Recently I've been plugging a few gaps in my Kung Fu films, which I missed at the time.
There are a lot but I thought I'd see what was online.
The oldest by far is one I recall so well as a bloody still on the cover of my Dragon poster magazine - I collected them! - back in the heady days of the early Seventies Kung Fu craze. The film was fantastically titled The Beach of the War Gods.
Rather gruesome when I look at that poster cover now, amazingly I found the film on Prime, a film I would have had no chance of seeing as a kid in the early 70's.
Essentially the Beach of the War Gods, 1973, is about a Chinese rebellion in the face of aggressive Japanese invaders, a staple of Chinese Kung Fu movies, in this case, the invaders being Samurai warriors.
I'm halfway through this flick and really enjoying it. The star, writer and director is Jimmy Wang Yu, the first real Kung Fu superstar in China before one Bruce Lee took over the world.
Wang Yu, as he's called on the film's credits, led a very colourful off-screen life, involving triads, controversies and courts. His most famous film, Chinese Boxer, kicked off the kung Fu craze in the late Sixties Chinese cinema, another film I've yet to see, along with King Boxer and Ten Fingers of Steel.
Moving forward to the late Seventies, a second wave of martial arts film stars, this time non-Chinese, we're punching the screens. World karate champ Chuck Norris was leading the pack - he'd wowed us already in the Way of the Dragon's incredible Colosseum scrap with Bruce - and so, after the King's untimely death there was room at the top for Chuck.
I've not seen any Norris kung fu flicks, so I started last week with A Force of One. From 1979. I enjoyed it - a sort of extended episode of Hawaii Five-O or similar American cop show, with lots of big Cadillacs parking up and tough guys beating each other to a pulp.
Chuck's nemesis was acted by real kickboxing champ Bill Wallace, who was also the unfortunate chap who found his pal John Belushi dead in a hotel room years later.
Wallace was and is known as Superfoot. Sadly and prophetically, Chuck's on-screen son, played by Ray Vitte, died young in the film at the hands of villains and a few years later Ray died in real life at the hands of the police.
I'll try another Norris actioner like Good Guys wear Black later in the summer.
A decade later and a new high-kicking star chewed up the screen, one China O'Brian played by Cynthia Rothrock.

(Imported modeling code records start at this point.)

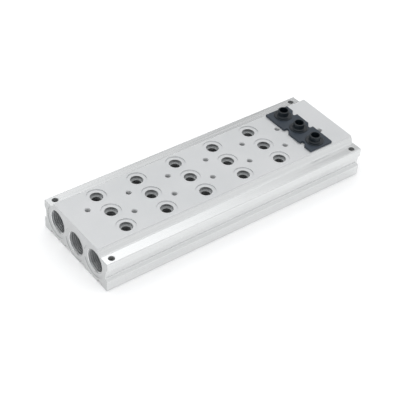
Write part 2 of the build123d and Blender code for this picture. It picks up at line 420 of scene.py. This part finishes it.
def threaded_rail(node):
    """The rail with its pipe threads and valve screw threads cut."""
    mesh = node.data.copy()
    bm = bmesh.new()
    bm.from_mesh(mesh)
    mouth_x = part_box("manifold_rail")[1][0] / MM - END_INSET
    for end in (1, -1):
        for y, z in CHANNELS:
            cut_thread(bm, (end * mouth_x, y, z), (end, 0, 0), PIPE_THREAD)
    for x in STATIONS:
        for along, across in SCREW_OFFSETS:
            cut_thread(bm, (x + along, across, PLATEAU), (0, 0, 1), SCREW_THREAD)
    for x, y in MOUNT_HOLES:
        close_slit(bm, x, y)
    bm.to_mesh(mesh)
    bm.free()
    rail = bpy.data.objects.new("threaded_rail", mesh)
    bpy.context.scene.collection.objects.link(rail)
    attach(rail, "root")
    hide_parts("manifold_rail")
    return rail


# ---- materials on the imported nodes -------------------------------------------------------
aluminium = anodised_aluminium()
carrier_black = moulded_plastic("carrier_plastic", CARRIER_DARK, CARRIER_LIGHT, CARRIER_ROUGH)
nipple_black = moulded_plastic("nipple_plastic", NIPPLE_DARK, NIPPLE_LIGHT, NIPPLE_ROUGH)
rubber = seal_rubber()
set_material(nodes["manifold_rail"], aluminium)
set_material(threaded_rail(nodes["manifold_rail"]), aluminium)
set_material(nodes["carrier_plate"], carrier_black)
for row in ("far", "middle", "near"):
    set_material(nodes[f"hollow_nipple_{row}"], nipple_black)
    set_material(nodes[f"seal_ring_{row}"], rubber)


# ---- floor, light and camera -------------------------------------------------------------
def make_floor():
    """A wide pale floor under the feet."""
    mesh = bpy.data.meshes.new("floor")
    signs = ((-1, -1), (1, -1), (1, 1), (-1, 1))
    corners = [(FLOOR_HALF * x, FLOOR_HALF * y, 0) for x, y in signs]
    mesh.from_pydata(corners, [], [(0, 1, 2, 3)])
    floor = bpy.data.objects.new("floor", mesh)
    bpy.context.scene.collection.objects.link(floor)
    floor.location.z = -FLOOR_GAP
    material = bpy.data.materials.new("floor_white")
    material.use_nodes = True
    shader = material.node_tree.nodes["Principled BSDF"]
    shader.inputs["Base Color"].default_value = (*FLOOR_WHITE, 1)
    shader.inputs["Roughness"].default_value = 0.9
    shader.inputs["Specular IOR Level"].default_value = 0.1
    shader.inputs["Emission Color"].default_value = (1, 1, 1, 1)
    shader.inputs["Emission Strength"].default_value = FLOOR_GLOW
    mesh.materials.append(material)


def area_light(name, place, target, size, power):
    light = bpy.data.lights.new(name, "AREA")
    light.shape = "RECTANGLE"
    light.size, light.size_y = size
    light.energy = power
    obj = bpy.data.objects.new(name, light)
    obj.location = place
    aim = Vector(target) - Vector(place)
    obj.rotation_euler = aim.to_track_quat("-Z", "Y").to_euler()
    bpy.context.scene.collection.objects.link(obj)


def make_world():
    """Studio surround: a ceiling brighter towards the back, over a wall dimmer there."""
    world = bpy.data.worlds.new("studio")
    world.use_nodes = True
    tree = world.node_tree
    background = tree.nodes["Background"]
    split = tree.nodes.new("ShaderNodeSeparateXYZ")
    direction = tree.nodes.new("ShaderNodeTexCoord").outputs["Generated"]
    tree.links.new(direction, split.inputs["Vector"])

    def rise(value, start, end, low, high):
        node = tree.nodes.new("ShaderNodeMapRange")
        node.interpolation_type = "SMOOTHSTEP"
        tree.links.new(value, node.inputs["Value"])
        settings = (("From Min", start), ("From Max", end), ("To Min", low), ("To Max", high))
        for name, setting in settings:
            if isinstance(setting, float):
                node.inputs[name].default_value = setting
            else:
                tree.links.new(setting, node.inputs[name])
        return node.outputs["Result"]

    rim = rise(split.outputs["Y"], BACK_START, BACK_END, SKY_FRONT, SKY_BACK)
    top = rise(split.outputs["Y"], BACK_START, BACK_END, SKY_TOP_FRONT, SKY_TOP_BACK)
    strength = rise(split.outputs["Z"], RIM_END, TOP_START, rim, top)
    background.inputs["Color"].default_value = (*SKY_TINT, 1)
    tree.links.new(strength, background.inputs["Strength"])
    bpy.context.scene.world = world


def make_camera():
    """Long lens, from the near left and above, turned a little clockwise."""
    right = Vector((0.79803, -0.59988, 0.05699))
    up = Vector((0.35662, 0.54642, 0.75780))
    back = Vector((-0.48573, -0.58444, 0.65000))
    place = Vector((-387.05, -458.64, 512.06)) * MM
    data = bpy.data.cameras.new("camera")
    data.lens = 105.3
    data.sensor_width = 36.0
    camera = bpy.data.objects.new("camera", data)
    axes = Matrix((right, up, back)).transposed()
    camera.matrix_world = Matrix.Translation(place) @ axes.to_4x4()
    bpy.context.scene.collection.objects.link(camera)
    bpy.context.scene.camera = camera


make_floor()
make_world()
area_light("overhead", (-0.15, -0.25, 1.5), (0, 0, 0), (1.0, 1.0), OVERHEAD_POWER)
make_camera()
bpy.context.scene.view_settings.view_transform = "Standard"
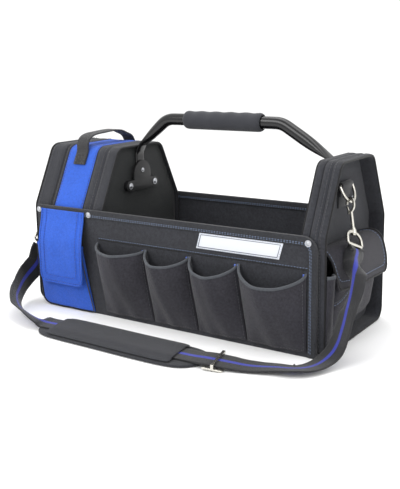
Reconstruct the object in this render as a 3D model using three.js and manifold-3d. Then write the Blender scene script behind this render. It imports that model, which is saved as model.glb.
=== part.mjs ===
// An open top tool tote: an open box between a zipped tool case and a padded end wall,
// with a bent tube handle over it, pockets on its outside and a shoulder strap laid in front.
// Millimetres. +X runs along the tote to the right end, the front faces -Y, +Z is up.
import * as THREE from "three";
import { mergeVertices } from "three/addons/utils/BufferGeometryUtils.js";
import Module from "manifold-3d";

const wasm = await Module();
wasm.setup();

// Driving sizes of the body.
const frontLength = 500;
const leftFace = -247;
const depth = 216;
const wallHeight = 165;
const wallThick = 3;
const gap = 0.3;
const endHeight = 260;
const endTopHalf = 56;
const endCorner = 20;
const endShoulderCorner = 26;
const endFootCorner = 12;
const footCorner = 16;
const frontTopCorner = 20;
const baseThick = 5;

// Bands of the tool case, from its outer face inwards.
const lidOverhang = 10;
const lidWidth = 33;
const zipWidth = 2.6;
const zipStripWidth = 5;
const gussetWidth = 60;
const innerBandWidth = 40;
const innerLip = 5;
const bandThick = 3;
const lidWall = 2.6;
const casePanelThick = 4;

// Right end: a padded wall with a rim standing out around it.
const rightWallInset = 25;
const rightWallThick = 12;
const rimDepth = 23.2;
const rimThick = 4;

// Bindings and rivets.
const bindingDepth = 11;
const bindingThick = 1.2;
const rivetRadius = 4.6;
const rivetHeight = 2.2;
const rivetLevel = 159;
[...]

A real-life Karate champion, China O'Brian, 1990, was Rothrock's breakthrough and I remember seeing the cover of the VHS in Blockbuster in the early 90's, the new way to watch movies.

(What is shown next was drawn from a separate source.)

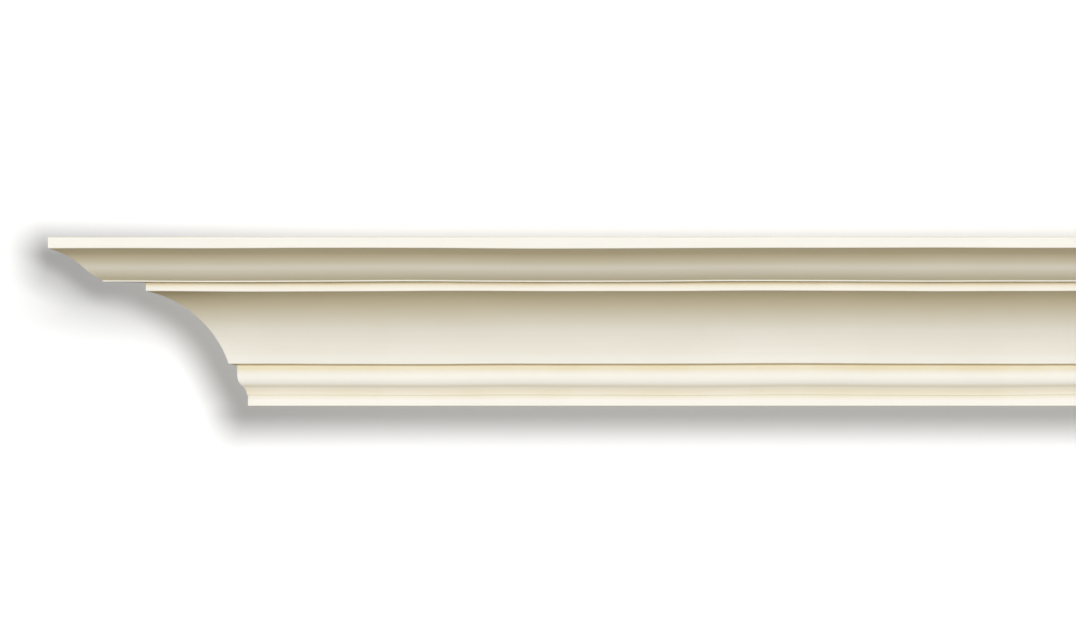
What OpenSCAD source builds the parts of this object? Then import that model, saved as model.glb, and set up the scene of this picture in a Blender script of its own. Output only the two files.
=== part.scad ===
// A length of crown moulding that covers the corner between a wall and a ceiling.
// The wall is the plane y = 0, the room lies towards -Y and the ceiling is up, towards +Z.
// The left end is mitred for an outside corner and the right end is cut square.

/* [Length and ends] */
// Length of the front edge, from the tip of the mitre to the square end
front_length = 1000; // [500:10:2400]
// Angle of the mitre at the left end, 0 for a square cut
mitre_angle = 45; // [0:1:55]

/* [Overall profile] */
// How far the moulding comes down the wall
drop = 120; // [100:1:150]
// How far the moulding reaches out along the ceiling
projection = 150; // [125:1:190]

/* [Lip] */
// Height of the flat front edge
lip_height = 8; // [4:0.5:12]
// Depth of the sloping underside behind the front edge
lip_soffit_depth = 11; // [5:0.5:14]
// Fall of that underside from the front edge towards the wall
lip_soffit_fall = 4.2; // [1:0.1:6]

/* [Upper ogee] */
// Depth of the upper ogee, hollow above and round below
upper_ogee_depth = 27; // [22:1:32]
// Height of the upper ogee
upper_ogee_height = 18.6; // [14:0.1:22]
// Angle that each of its two arcs turns through
upper_ogee_turn = 18; // [10:1:40]
// Share of the upper ogee that is hollow, in percent
upper_ogee_hollow = 50; // [35:1:65]

/* [Fillet above the cove] */
// Height of the small step that ends the upper ogee
ogee_step = 0.8; // [0.4:0.1:3]
// Depth of the underside between the upper ogee and the fillet
fillet_setback = 30; // [10:1:34]
// Fall of that underside towards the wall
setback_fall = 0.6; // [0:0.1:2]
// Height of the flat upright fillet
fillet_height = 6; // [3:0.1:10]

/* [Cove] */
// Angle that the cove turns through
cove_turn = 60; // [40:1:76]

/* [Lower ogee and foot] */
// Height of the step between the cove and the lower ogee
cove_step = 1; // [0:0.1:2]
// Depth of the step between the cove and the lower ogee
cove_step_depth = 6; // [3:0.5:10]
// Height of the flat upright above the lower ogee
lower_fillet_height = 7.1; // [2:0.1:10]
// Depth of the lower ogee, round above and hollow below
lower_ogee_depth = 6.8; // [4:0.1:10]
// Height of the lower ogee
lower_ogee_height = 14; // [10:0.5:20]
// Share of the lower ogee that is hollow, in percent
lower_ogee_hollow = 45; // [30:1:70]
// Depth of the narrow ledge between the lower ogee and the foot
foot_ledge = 0.8; // [0:0.1:2]
// Height of the flat upright foot
foot_height = 8; // [4:0.5:14]
// Thickness of the foot, from the wall to its face
foot_thickness = 10.4; // [7:0.1:16]

/* [Back] */
// Height of the flat that is glued to the wall
wall_bond_height = 51; // [36:1:66]
// Width of the flat that is glued to the ceiling
ceiling_bond_width = 81; // [60:1:92]
// Number of glue grooves in each of those two flats
groove_count = 2; // [0:2:4]
// Width of a glue groove
groove_width = 5; // [2:0.5:7]
// Depth of a glue groove
groove_depth = 1.2; // [0.5:0.1:2.5]

/* [Hidden] */

// Largest turn between two neighbouring points of an arc, in degrees
arc_step = 3;
// How far a cutting shape runs past what it cuts
cut_margin = 10;

// Plan of the length: the middle of the flat on the wall is at x = 0
wall_length = front_length - projection * tan(mitre_angle);
right_end = wall_length / 2;
mitre_tip = right_end - front_length;
bottom = -wall_bond_height / 2;

// Corners of the profile as [reach from the wall, height above the foot], from the lip down
lip_top = [projection, drop];
lip_bottom = lip_top - [0, lip_height];
ogee_top = lip_bottom - [lip_soffit_depth, lip_soffit_fall];
ogee_bottom = ogee_top - [upper_ogee_depth, upper_ogee_height];
fillet_corner = ogee_bottom - [0, ogee_step];
fillet_top = fillet_corner - [fillet_setback, setback_fall];
cove_top = fillet_top - [0, fillet_height];

// Corners of the profile from the foot up
foot_bottom = [foot_thickness, 0];
foot_top = foot_bottom + [0, foot_height];
lower_ogee_bottom = foot_top + [foot_ledge, 0];
lower_ogee_top = lower_ogee_bottom + [lower_ogee_depth, lower_ogee_height];
lower_fillet_top = lower_ogee_top + [0, lower_fillet_height];
cove_bottom = lower_fillet_top + [cove_step_depth, cove_step];
// With this turn the lower ogee is upright at both ends
lower_ogee_turn = 2 * atan(lower_ogee_depth / lower_ogee_height);

// Points of the arc from a to b that turns through an angle, to the left if it is positive
function arc(a, b, turn) =
    let (
        chord = b - a,
        heading = atan2(chord.y, chord.x) - turn / 2,
        radius = norm(chord) / (2 * sin(turn / 2)),
        steps = ceil(abs(turn) / arc_step)
    )
    [
        for (k = [0 : steps])
            let (part_turn = turn * k / steps)
                a + 2 * radius * sin(part_turn / 2)
                    * [cos(heading + part_turn / 2), sin(heading + part_turn / 2)]
    ];

// Points of an ogee from a to b: an arc one way for a share of it, in percent, then one the other way
function ogee(a, b, turn, share) =
    let (change = a + (b - a) * share / 100, second = arc(change, b, -turn))
    concat(arc(a, change, turn), [for (k = [1 : len(second) - 1]) second[k]]);

// The face that shows, from the front edge at the ceiling down to the foot at the wall
function face_points() = concat(
    [lip_top, lip_bottom],
    ogee(ogee_top, ogee_bottom, upper_ogee_turn, upper_ogee_hollow),
    [fillet_corner, fillet_top],
    arc(cove_top, cove_bottom, cove_turn),
    [lower_fillet_top],
    ogee(lower_ogee_top, lower_ogee_bottom, -lower_ogee_turn, 100 - lower_ogee_hollow),
    [foot_top, foot_bottom]
);

// The back that is hidden: the flat on the wall, the slope behind the cove, the flat on the ceiling
function back_points() = [
    [0, 0],
    [0, wall_bond_height],
    [projection - ceiling_bond_width, drop]
];

// Middle of each of groove_count places spread evenly over a flat of a given width
function groove_places(width) = [for (k = [1 : 1 : groove_count]) width * k / (groove_count + 1)];

// Outlines of the grooves, as seen along the length
module grooves_2d() {
    for (height = groove_places(wall_bond_height))
        translate([0, height])
            square([2 * groove_depth, groove_width], center = true);
    for (reach = groove_places(ceiling_bond_width))
        translate([projection - reach, drop])
            square([groove_width, 2 * groove_depth], center = true);
}

module profile_2d() {
    difference() {
        polygon(concat(face_points(), back_points()));
        grooves_2d();
    }
}

// The profile run along X, from past the mitre's tip to the square end
module straight_run() {
    translate([right_end, 0, bottom])
        rotate([90, 0, -90])
            linear_extrude(front_length + cut_margin)
                profile_2d();
}

// Everything on the waste side of the mitre saw
module mitre_waste() {
    translate([mitre_tip, -projection, bottom])
        rotate([0, 0, -mitre_angle])
            translate([-front_length, -projection, -cut_margin])
                cube([front_length, 4 * projection, drop + 2 * cut_margin]);
}

module crown_moulding() {
    color("cornsilk")
        difference() {
            straight_run();
            mitre_waste();
        }
}

crown_moulding();
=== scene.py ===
"""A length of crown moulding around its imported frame, with its finish, its studio and its camera."""

import math

import bmesh
import bpy
import numpy as np
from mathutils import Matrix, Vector, geometry


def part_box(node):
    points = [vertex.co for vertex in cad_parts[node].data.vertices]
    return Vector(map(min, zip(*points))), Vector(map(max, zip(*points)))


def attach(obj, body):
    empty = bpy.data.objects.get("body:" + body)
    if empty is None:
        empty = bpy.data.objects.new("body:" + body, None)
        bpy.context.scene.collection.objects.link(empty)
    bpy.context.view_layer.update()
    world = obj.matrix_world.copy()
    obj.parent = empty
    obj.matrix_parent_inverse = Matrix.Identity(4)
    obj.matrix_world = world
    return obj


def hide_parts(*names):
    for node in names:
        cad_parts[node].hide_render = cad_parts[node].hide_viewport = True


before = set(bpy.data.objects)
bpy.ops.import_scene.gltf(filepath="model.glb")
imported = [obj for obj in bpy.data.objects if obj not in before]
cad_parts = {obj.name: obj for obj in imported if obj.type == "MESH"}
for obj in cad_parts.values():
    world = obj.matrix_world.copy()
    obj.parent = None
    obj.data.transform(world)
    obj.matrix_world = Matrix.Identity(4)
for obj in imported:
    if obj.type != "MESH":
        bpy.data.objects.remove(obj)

bl_info = {
    "name": "Crown moulding length",
    "version": (1, 0, 0),
    "blender": (4, 5, 0),
    "location": "View3D > Sidebar > Moulding",
    "description": "Builds a primed foam crown moulding in its frame, with a small studio around it",
    "category": "Add Mesh",
}

NODE = "crown_moulding"
BODY = "root"
PIECE = "moulding_length"
PIECE_LIGHT = "piece_light"
MM = 0.001
# Two places that are this close count as one
NEAR = MM / 10

LOW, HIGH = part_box(NODE)
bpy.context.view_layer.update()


# ---------------------------------------------------------------- settings


def size(name, description, default, low=0.0):
    """A length in metres, shown in the scene's units."""
    return bpy.props.FloatProperty(
        name=name, description=description, default=default, min=low, subtype="DISTANCE", unit="LENGTH"
    )


def share(name, description, default):
    """A plain factor from 0 to 1."""
    return bpy.props.FloatProperty(
        name=name, description=description, default=default, min=0, max=1, subtype="FACTOR"
    )


def colour(name, description, default):
    """A colour, as linear red, green and blue."""
    return bpy.props.FloatVectorProperty(
        name=name, description=description, default=default, size=3, min=0, max=1, subtype="COLOR"
    )


def angle(name, description, degrees):
    """An angle, kept in radians."""
    return bpy.props.FloatProperty(
        name=name, description=description, default=math.radians(degrees), subtype="ANGLE", unit="ROTATION"
    )


def power(name, description, default):
    """The strength of a light."""
    return bpy.props.FloatProperty(name=name, description=description, default=default, min=0)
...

The film itself, a small-town sheriff - hoodlums showdown - reminded me of similar good guy versus gangs fayre like Roadhouse with Patrick Swayze and I suppose all of Clint's nameless hero spaghetti westerns.
I enjoyed seeing a new leading woman in a kung fu flick. Up till then I guess Angela Mao Ying wore that crown, famously playing Bruce's sister in Enter the Dragon. She was known as Lady Kung Fu after one of her films. Rothrock herself eventually came to be called The Queen of Martial Arts.
I'll leave China O'Brian II for a while until I've caught up properly with the first proper superstar of the genre, Jimmy Wang Yu and finish his Beach of the War Gods.
Have you seen any of these flicks readers?